Board of Appeal had rejected opposition
In particular, as regards the applicant Chanel’s argument that the term ‘Coco’ was understood in France as a nickname and, in particular, as the nickname of Ms Gabrielle Chanel, known as Coco Chanel, the Board of Appeal had found that the applicant had not produced any evidence of French consumers’ knowledge of the earlier mark and that, in almost all the documents produced by the applicant, the earlier sign was represented together with the term ‘Chanel’. On these grounds, the Board of Appeal refused to recognise the highly distinctive character of the second earlier mark, COCO, relied on by Chanel.
In conclusion, the Board of Appeal found that there was a below-average degree of similarity: significant visual differences, an average degree of phonetic similarity and that it was in principle not possible to compare INCOCO versus COCO in conceptual terms.
CJEU overturned the decision of the Board of Appeal
However, this was assessed differently by the CJEU today, the 16 June 2021; the CJEU overturned the decision of the Board of Appeal and upheld plaintiff Chanel. We briefly summarise the individual aspects; in the case of likelihood of confusion, it is always the comparison of the conflicting marks in terms of visual, phonetic and conceptual similarity.
Visual comparison of the signs
It is true that the EUIPO rightly points out that the word element “in” appears at the beginning of the contested international registration and has no equivalent in the earlier sign. However, the court emphasised that it was by no means the case that the beginning of a word mark was always decisive (please read in this context also: “First letter is not everything”)
And the fact that this “in” balances out the common word element “coco” to such an extent that the signs in dispute have only a below-average visual similarity, the EUIPO erred and wrongly decided, the CJEU ruled.

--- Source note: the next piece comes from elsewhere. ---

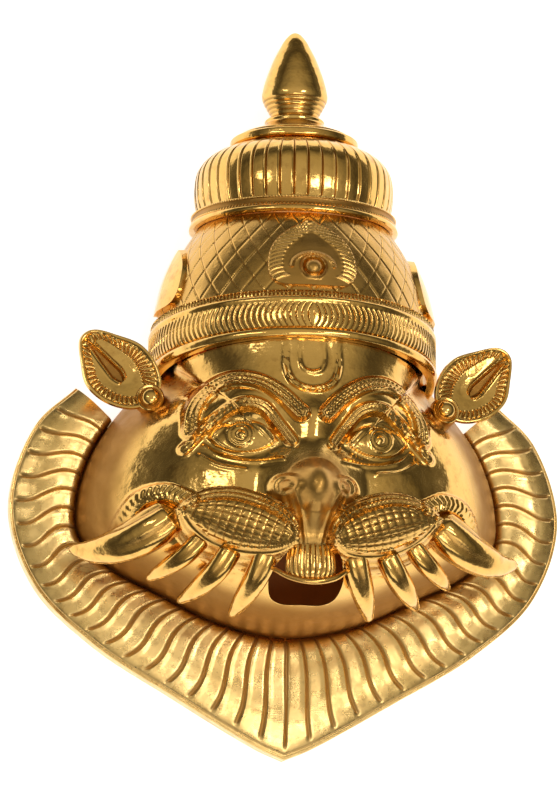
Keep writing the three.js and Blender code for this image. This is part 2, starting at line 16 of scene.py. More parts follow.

Instead, the European Court upheld Chanel’s argument that it is precisely the doubling of “co co” that draws attention to this word element – common to the marks in dispute – COCO.
The average degree of phonetic similarity found by the Board of Appeal was upheld by the CJEU, where Chanel unsuccessfully argued for a higher degree of similarity. It is true, the CJEU explained, that the additional syllable “In” has no equivalent in the earlier sign COCO and therefore constitutes a distinctive sign at the phonetic level. However, the structure, number of syllables and rhythm of the conflicting signs, taken as a whole, were not fundamentally different, but rather comparable, the CJEU explained, and this resulted in an average phonetic similarity.
On the question of conceptual and conceptual similarity, which the EUIPO considered to be fundamentally not comparable, the CJEU finally came to the famous nickname “Coco”. The CJEU explained that, where there is a word element which is easily understood by the relevant public, they would in fact break down the word sign in question into two parts, one corresponding to what they understand as part of everyday speech and the other consisting of the rest of the sign in question.
The international registration at issue therefore constituted a new word in its entirety, but this did not prevent the relevant public from recognising an element with a clear connotation, the CJEU ruled. In those circumstances, there was therefore a low degree of conceptual similarity, without it being necessary to rule on any conceptual similarity of the conflicting signs in the context of the alleged reputation of the nickname ‘Coco’ for Ms Chanel by the relevant public.
Distinctiveness of the conflicting marks
Finally, the CJEU held that the Board of Appeal’s decision was flawed in its overall assessment of the existence of a likelihood of confusion (degree of visual similarity was underestimated; conceptual similarity was wrongly assessed; phonetic similarity and identity or similarity of the conflicting goods and services were found but not taken into account), so that the single plea was upheld. The CJEU overturned the Board of Appeal’s decision, emphasising that it was so flawed that the questions regarding the significance of the distinctive character of the conflicting marks need not be examined further. Moreover, all approved EU trade marks are in principle considered to have at least a low degree of distinctiveness.
The decision of the EUIPO Board of Appeal of 16 January 2020 (Case R 194/2019-1) was annulled in its entirety. Chanel won the allegation of likelihood of confusion against INCOCO relating to its own national marks COCO.